What you will do: The listing below holds a line with "silicone, palette, ring=True)" and a later line with "imported = [obj". Write out those two lines and every line between them, exactly, and nothing else.
======== Given information ========
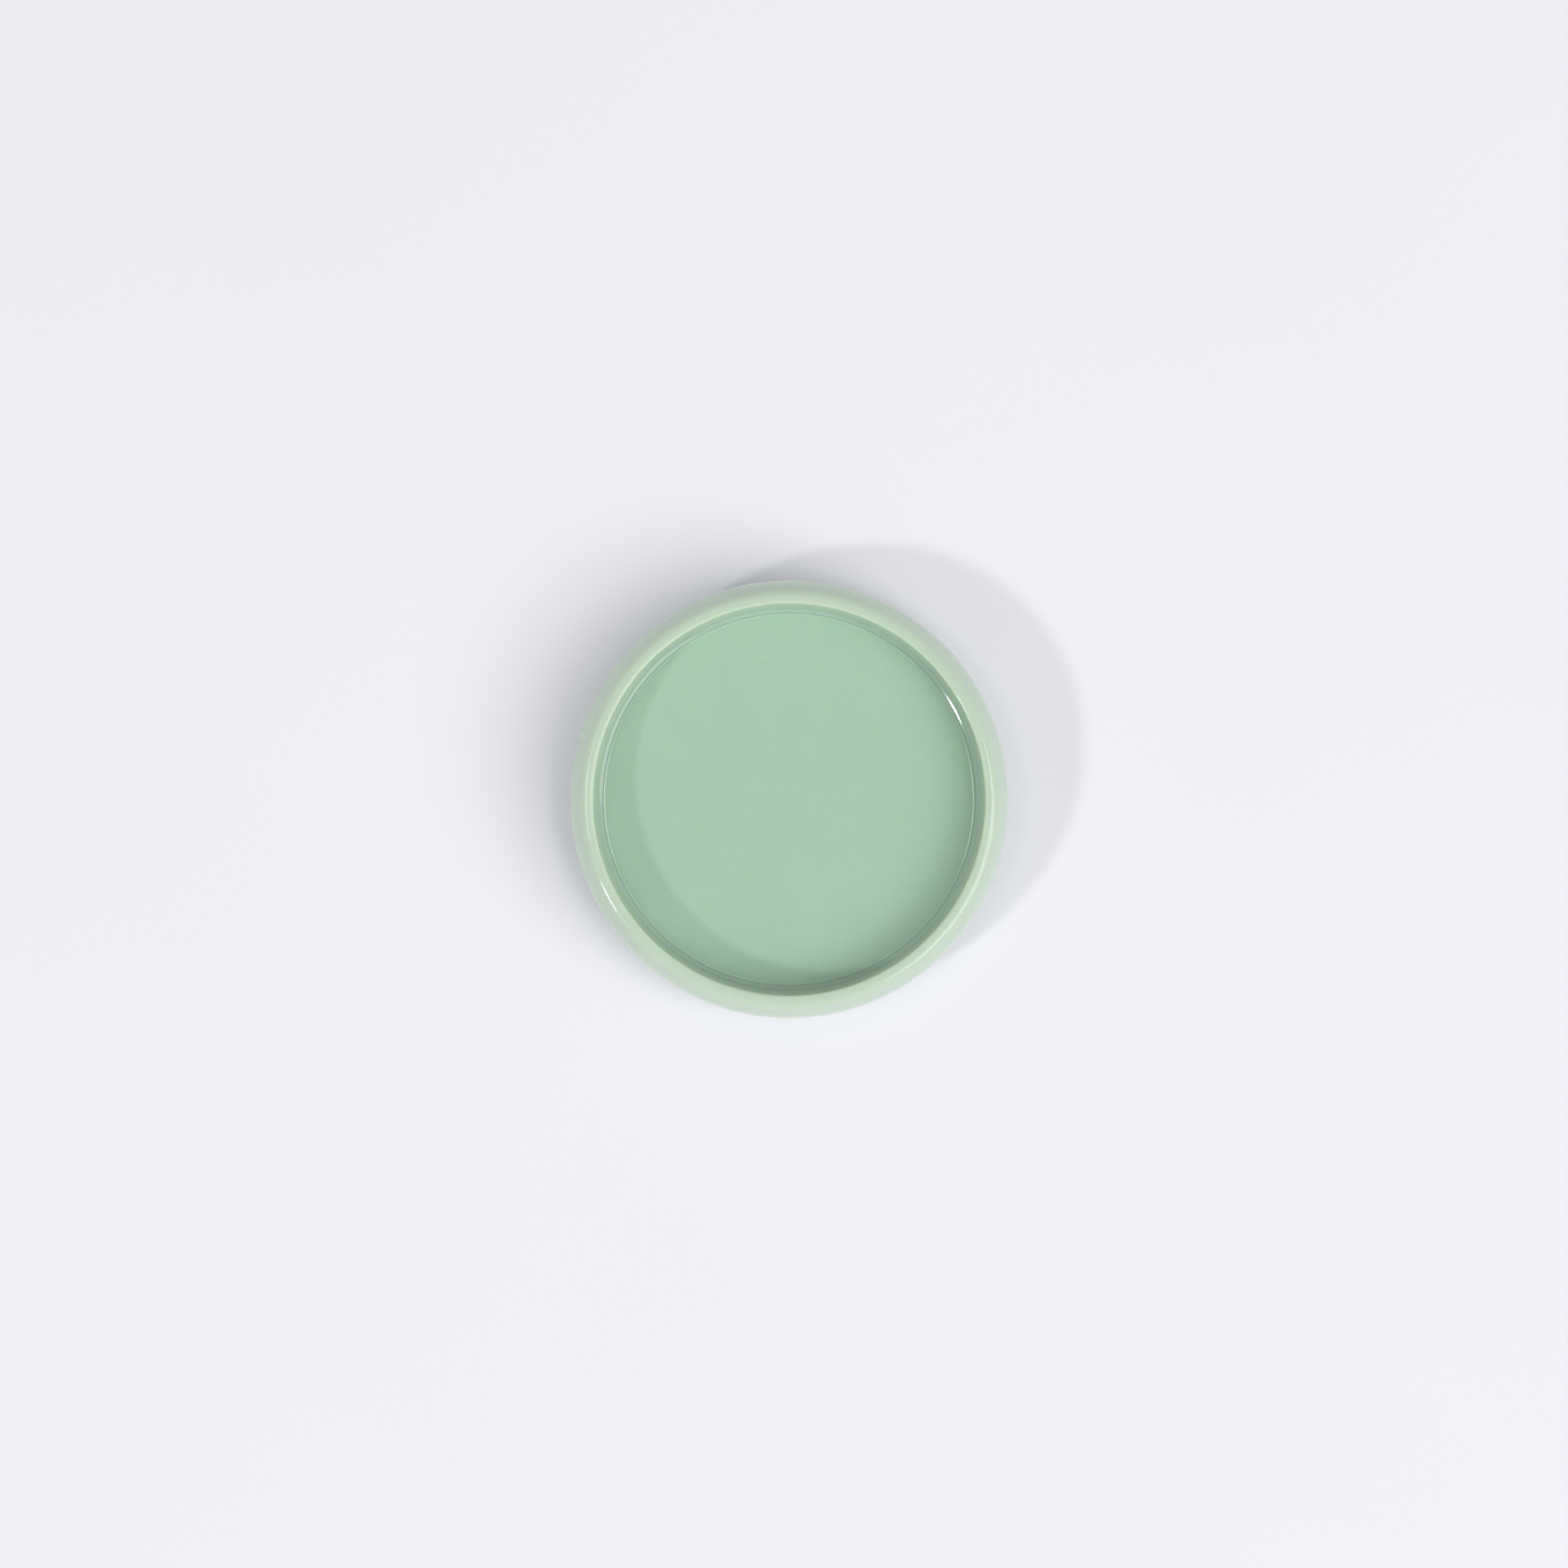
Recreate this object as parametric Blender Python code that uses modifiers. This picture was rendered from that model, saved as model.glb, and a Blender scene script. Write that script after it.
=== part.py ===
"""Pocket-size round wet palette, closed: a tray with a water-holding sponge and palette paper, and a press-on lid.

The lid's rounded rim stands around a recessed top, which is the dry mixing well. A silicone ring in the lid's
channel seals on the tray's neck, and four silicone pads carry the tray. The frame's origin is at the middle of
the pads' undersides, with +Z up along the palette's axis. All lengths are in metres.
"""

from math import asin, cos, degrees, pi, radians, sin, tan

import bpy

MM = 0.001

# Driving dimensions
OUTER_R = 38.0 * MM            # lid and tray, outside
HEIGHT = 18.0 * MM             # table to the crest of the rim
GAP = 0.3 * MM                 # clearance between pieces
EDGE_R = 0.4 * MM              # small rounding on moulded edges

WELL_DEPTH = 7.6 * MM          # crest of the rim to the recessed top
WELL_FLOOR_R = 32.4 * MM       # flat part of the recessed top
WELL_COVE_R = 0.8 * MM         # cove at the foot of the well's wall
WELL_DRAFT = 3.0               # the well's wall leans outwards by this many degrees
LIP_R = 0.45 * MM              # rounding between the well's wall and the crest
CREST_W = 0.5 * MM             # flat crest of the rim
CREST_EDGE_R = 1.6 * MM        # rounding on the crest's outer edge
DOME_START = 35.0              # where it meets the dome, in degrees above the dome's widest line
LID_T = 1.2 * MM               # thickness of the lid
PARTING_Z = 6.5 * MM           # lower edge of the lid's skirt
CHANNEL_Z = 16.0 * MM          # roof of the channel between the well's wall and the skirt
UNDER_R = 1.5 * MM             # rounding under the foot of the well's wall

TRAY_Z = 0.8 * MM              # underside of the tray above the table
TRAY_FLOOR_T = 1.5 * MM
TRAY_BOTTOM_R = 2.4 * MM       # rounding round the tray's lower edge
TRAY_COVE_R = 1.0 * MM         # cove inside the tray
NECK_IN_R = 34.9 * MM          # inside of the tray's wall and neck
NECK_T = 1.3 * MM
NECK_TOP_Z = 12.9 * MM
NECK_EDGE_R = 0.25 * MM
BEAD_Z = 10.3 * MM             # middle of the snap bead on the neck
BEAD_OUT = 0.3 * MM            # how far the bead stands out

SEAL_W = 0.9 * MM              # width and height of the silicone ring, and its chamfer
SEAL_T = 1.2 * MM
SEAL_CHAMFER = 0.3 * MM
SPONGE_T = 4.6 * MM
SPONGE_R = 34.3 * MM
SPONGE_EDGE_R = 0.5 * MM
PAPER_T = 0.2 * MM
PAPER_R = 33.7 * MM

PAD_R = 3.9 * MM
PAD_H = 1.4 * MM
PAD_CIRCLE_R = 28.0 * MM       # the pads' centres lie on this circle
PAD_COUNT = 4
PAD_EDGE_R = 0.35 * MM

TURN_STEPS = 72                # facets round the large turned pieces
PAD_STEPS = 24                 # facets round a pad and its socket

# Levels and radii that follow from them
WELL_Z = HEIGHT - WELL_DEPTH
PANEL_UNDER_Z = WELL_Z - LID_T
NECK_OUT_R = NECK_IN_R + NECK_T
SHOULDER_Z = PARTING_Z - GAP
TRAY_FLOOR_Z = TRAY_Z + TRAY_FLOOR_T
SPONGE_Z = TRAY_FLOOR_Z + GAP
SPONGE_TOP_Z = SPONGE_Z + SPONGE_T
PAPER_Z = SPONGE_TOP_Z + GAP
SEAL_Z = NECK_TOP_Z + GAP

MINT = (0.43, 0.61, 0.47, 1.0)
MILKY = (0.72, 0.78, 0.74, 1.0)
SPONGE_YELLOW = (0.78, 0.62, 0.24, 1.0)
PAPER_WHITE = (0.82, 0.82, 0.78, 1.0)


def remove_everything():
    for thing in list(bpy.data.objects):
        bpy.data.objects.remove(thing, do_unlink=True)


def new_collection(name):
    collection = bpy.data.collections.new(name)
    bpy.context.scene.collection.children.link(collection)
    return collection


def new_material(name, colour, roughness, metallic=0.0):
    material = bpy.data.materials.new(name)
    material.use_nodes = True
    shader = material.node_tree.nodes["Principled BSDF"]
    shader.inputs["Base Color"].default_value = colour
    shader.inputs["Roughness"].default_value = roughness
    shader.inputs["Metallic"].default_value = metallic
    material.diffuse_color = colour
    return material


def arc(centre_r, centre_z, radius, start, end, steps):
    """Points of a profile along an arc, both ends included, with its angles in degrees from +X."""
    angles = [radians(start + (end - start) * i / steps) for i in range(steps + 1)]
    return [(centre_r + radius * cos(a), centre_z + radius * sin(a)) for a in angles]


def turned(name, profile, material, collection, steps=TURN_STEPS, ring=False):
    """A body turned about +Z from a profile of (radius, height) points that runs down its outer side."""
    points = [(r, 0.0, z) for r, z in profile]
    edges = [(i, i + 1) for i in range(len(points) - 1)]
    if ring:
        edges.append((len(points) - 1, 0))
    mesh = bpy.data.meshes.new(name)
    mesh.from_pydata(points, edges, [])
    mesh.materials.append(material)
    body = bpy.data.objects.new(name, mesh)
    collection.objects.link(body)
    screw = body.modifiers.new("Turn", "SCREW")
    screw.angle = 2 * pi
    screw.steps = steps
    screw.render_steps = steps
    screw.use_merge_vertices = True
    screw.merge_threshold = 0.01 * MM
    screw.use_smooth_shade = True
    return body


def well_section():
    """The well from the middle of its floor to the outer edge of the rim's crest."""
    cove = arc(WELL_FLOOR_R, WELL_Z + WELL_COVE_R, WELL_COVE_R, -90, -WELL_DRAFT, 4)
    foot_r, foot_z = cove[-1]
    lean = radians(WELL_DRAFT)
    lip_z = HEIGHT - LIP_R
    wall_top_r = foot_r + (lip_z + LIP_R * sin(lean) - foot_z) * tan(lean)
    lip = arc(wall_top_r + LIP_R * cos(lean), lip_z, LIP_R, 180 - WELL_DRAFT, 90, 2)
    return [(0.0, WELL_Z)] + cove + lip


def lid_profile():
    """The lid's half section, from the middle of the recessed top, over the rim and back under the panel."""
    well = well_section()
    crest_edge_r = well[-1][0] + CREST_W
    crest_edge = arc(crest_edge_r, HEIGHT - CREST_EDGE_R, CREST_EDGE_R, 90, DOME_START, 3)
    start_r, start_z = crest_edge[-1]
    dome_r = (OUTER_R - start_r) / (1 - cos(radians(DOME_START)))
    dome_centre_r = OUTER_R - dome_r
    dome_z = start_z - dome_r * sin(radians(DOME_START))
    dome = arc(dome_centre_r, dome_z, dome_r, DOME_START, 0, 5)
    skirt_edge = arc(OUTER_R - EDGE_R, PARTING_Z + EDGE_R, EDGE_R, 0, -90, 2)
    skirt_in_r = OUTER_R - LID_T
    inner_dome_r = dome_r - LID_T
    roof_angle = degrees(asin((CHANNEL_Z - dome_z) / inner_dome_r))
    inner_dome = arc(dome_centre_r, dome_z, inner_dome_r, 0, roof_angle, 3)
    lean = tan(radians(WELL_DRAFT))
    channel_in_r = NECK_IN_R - GAP
    under_z = PANEL_UNDER_Z + UNDER_R
    under_r = channel_in_r - (CHANNEL_Z - under_z) * lean - UNDER_R
    under = arc(under_r, under_z, UNDER_R, 0, -90, 3)
    return (
        well
        + crest_edge
        + dome[1:]
        + skirt_edge
        + [(skirt_in_r + GAP, PARTING_Z), (skirt_in_r, PARTING_Z + GAP)]
        + inner_dome
        + [(channel_in_r, CHANNEL_Z)]
        + under
        + [(0.0, PANEL_UNDER_Z)]
    )


def tray_profile():
    """The tray's half section, from the middle of its floor, over the neck and shoulder and back under it."""
    cove = arc(NECK_IN_R - TRAY_COVE_R, TRAY_FLOOR_Z + TRAY_COVE_R, TRAY_COVE_R, -90, 0, 3)
    edge_z = NECK_TOP_Z - NECK_EDGE_R
    neck_in = arc(NECK_IN_R + NECK_EDGE_R, edge_z, NECK_EDGE_R, 180, 90, 1)
    neck_out = arc(NECK_OUT_R - NECK_EDGE_R, edge_z, NECK_EDGE_R, 90, 0, 1)
    bead = [(NECK_OUT_R, BEAD_Z + 2 * BEAD_OUT), (NECK_OUT_R + BEAD_OUT, BEAD_Z + BEAD_OUT / 2)]
    bead += [(r, 2 * BEAD_Z - z) for r, z in reversed(bead)]
    shoulder_edge = arc(OUTER_R - EDGE_R, SHOULDER_Z - EDGE_R, EDGE_R, 90, 0, 2)
    bottom = arc(OUTER_R - TRAY_BOTTOM_R, TRAY_Z + TRAY_BOTTOM_R, TRAY_BOTTOM_R, 0, -90, 4)
    return (
        [(0.0, TRAY_FLOOR_Z)]
        + cove
        + neck_in
        + neck_out
        + bead
        + [(NECK_OUT_R, SHOULDER_Z)]
        + shoulder_edge
        + bottom
        + [(0.0, TRAY_Z)]
    )


def disc_profile(radius, low, high, edge):
    """The half section of a disc with rounded edges."""
    top = arc(radius - edge, high - edge, edge, 90, 0, 2)
    bottom = arc(radius - edge, low + edge, edge, 0, -90, 2)
    return [(0.0, high)] + top + bottom + [(0.0, low)]


def seal_profile():
    """The silicone ring's section: a small bar with chamfered corners."""
    inner, outer, cut = NECK_IN_R, NECK_IN_R + SEAL_W, SEAL_CHAMFER
    top, bottom = SEAL_Z + SEAL_T, SEAL_Z
    return [
        (outer - cut, top),
        (outer, top - cut),
        (outer, bottom + cut),
        (outer - cut, bottom),
        (inner + cut, bottom),
        (inner, bottom + cut),
        (inner, top - cut),
        (inner + cut, top),
    ]


def pad_places():
    """The centres of the foot pads, evenly spaced from 45 degrees."""
    angles = [pi / 4 + 2 * pi * i / PAD_COUNT for i in range(PAD_COUNT)]
    return [(PAD_CIRCLE_R * cos(a), PAD_CIRCLE_R * sin(a)) for a in angles]


def make_tray(material, collection, cutters):
    tray = turned("base_tray", tray_profile(), material, collection)
    socket_r = PAD_R + GAP
    socket_top = PAD_H + GAP
    below = TRAY_Z - 1.0 * MM
    for i, (x, y) in enumerate(pad_places(), 1):
        bpy.ops.mesh.primitive_cylinder_add(
            vertices=PAD_STEPS,
            radius=socket_r,
            depth=socket_top - below,
            location=(x, y, (socket_top + below) / 2),
        )
        cutter = bpy.context.object
        cutter.name = f"socket_cutter_{i}"
        for owner in list(cutter.users_collection):
            owner.objects.unlink(cutter)
        cutters.objects.link(cutter)
        cutter.hide_render = True
        cutter.display_type = "WIRE"
        cut = tray.modifiers.new(f"Socket {i}", "BOOLEAN")
        cut.operation = "DIFFERENCE"
        cut.solver = "EXACT"
        cut.object = cutter
    return tray


def make_pads(material, collection, parent):
    profile = disc_profile(PAD_R, 0.0, PAD_H, PAD_EDGE_R)
    for i, (x, y) in enumerate(pad_places(), 1):
        pad = turned(f"foot_pad_{i}", profile, material, collection, PAD_STEPS)
        pad.location = (x, y, 0.0)
        pad.parent = parent


def main():
    remove_everything()
    palette = new_collection("round_wet_palette")
    cutters = new_collection("cutters")
    mint = new_material("mint plastic", MINT, 0.16)
    silicone = new_material("silicone", MILKY, 0.5)
    sponge = new_material("cellulose sponge", SPONGE_YELLOW, 0.95)
    paper = new_material("palette paper", PAPER_WHITE, 0.7)

    tray_frame = bpy.data.objects.new("tray_frame", None)
    lid_frame = bpy.data.objects.new("lid_frame", None)
    for empty in (tray_frame, lid_frame):
        palette.objects.link(empty)

    tray = make_tray(mint, palette, cutters)
    tray.parent = tray_frame
    make_pads(silicone, palette, tray_frame)

    sponge_shape = disc_profile(SPONGE_R, SPONGE_Z, SPONGE_TOP_Z, SPONGE_EDGE_R)
    sponge_pad = turned("sponge_pad", sponge_shape, sponge, palette)
    sponge_pad.parent = tray_frame
    sheet = [(0.0, PAPER_Z + PAPER_T), (PAPER_R, PAPER_Z + PAPER_T), (PAPER_R, PAPER_Z), (0.0, PAPER_Z)]
    palette_paper = turned("palette_paper", sheet, paper, palette)
    palette_paper.parent = tray_frame

    seal = turned("lid_seal", seal_profile(), silicone, palette, ring=True)
    seal.parent = lid_frame
    lid = turned("lid", lid_profile(), mint, palette)
    lid.parent = lid_frame


main()
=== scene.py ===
"""The looks of the closed, pocket-size round wet palette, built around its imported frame.

Every piece is turned or shaped here at fine resolution, from its CAD node's box and from the sizes below. The
camera looks straight down on the lid. Lengths are in metres and angles in degrees.
"""

from math import asin, cos, degrees, pi, radians, sin, tan

import bmesh
import bpy
import numpy as np
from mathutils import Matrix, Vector, noise


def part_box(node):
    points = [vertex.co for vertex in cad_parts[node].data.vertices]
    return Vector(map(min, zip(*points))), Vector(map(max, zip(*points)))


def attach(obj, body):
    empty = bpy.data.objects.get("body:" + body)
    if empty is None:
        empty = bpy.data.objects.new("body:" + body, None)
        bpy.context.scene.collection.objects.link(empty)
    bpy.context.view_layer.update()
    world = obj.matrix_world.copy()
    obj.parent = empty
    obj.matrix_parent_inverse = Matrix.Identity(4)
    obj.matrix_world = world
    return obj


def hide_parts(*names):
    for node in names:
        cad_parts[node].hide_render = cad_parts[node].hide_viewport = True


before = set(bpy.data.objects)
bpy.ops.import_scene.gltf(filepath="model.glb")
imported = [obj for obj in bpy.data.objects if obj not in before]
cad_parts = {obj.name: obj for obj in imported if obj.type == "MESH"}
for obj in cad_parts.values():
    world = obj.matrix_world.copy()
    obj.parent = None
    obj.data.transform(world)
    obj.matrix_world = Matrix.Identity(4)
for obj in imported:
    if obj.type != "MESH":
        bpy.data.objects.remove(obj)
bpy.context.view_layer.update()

MM = 0.001


def low_z(node):
    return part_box(node)[0].z


def high_z(node):
    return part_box(node)[1].z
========
Written answer:
    seal = turned("lid_seal", seal_profile(), silicone, palette, ring=True)
    seal.parent = lid_frame
    lid = turned("lid", lid_profile(), mint, palette)
    lid.parent = lid_frame


main()
=== scene.py ===
"""The looks of the closed, pocket-size round wet palette, built around its imported frame.

Every piece is turned or shaped here at fine resolution, from its CAD node's box and from the sizes below. The
camera looks straight down on the lid. Lengths are in metres and angles in degrees.
"""

from math import asin, cos, degrees, pi, radians, sin, tan

import bmesh
import bpy
import numpy as np
from mathutils import Matrix, Vector, noise


def part_box(node):
    points = [vertex.co for vertex in cad_parts[node].data.vertices]
    return Vector(map(min, zip(*points))), Vector(map(max, zip(*points)))


def attach(obj, body):
    empty = bpy.data.objects.get("body:" + body)
    if empty is None:
        empty = bpy.data.objects.new("body:" + body, None)
        bpy.context.scene.collection.objects.link(empty)
    bpy.context.view_layer.update()
    world = obj.matrix_world.copy()
    obj.parent = empty
    obj.matrix_parent_inverse = Matrix.Identity(4)
    obj.matrix_world = world
    return obj


def hide_parts(*names):
    for node in names:
        cad_parts[node].hide_render = cad_parts[node].hide_viewport = True


before = set(bpy.data.objects)
bpy.ops.import_scene.gltf(filepath="model.glb")
imported = [obj for obj in bpy.data.objects if obj not in before]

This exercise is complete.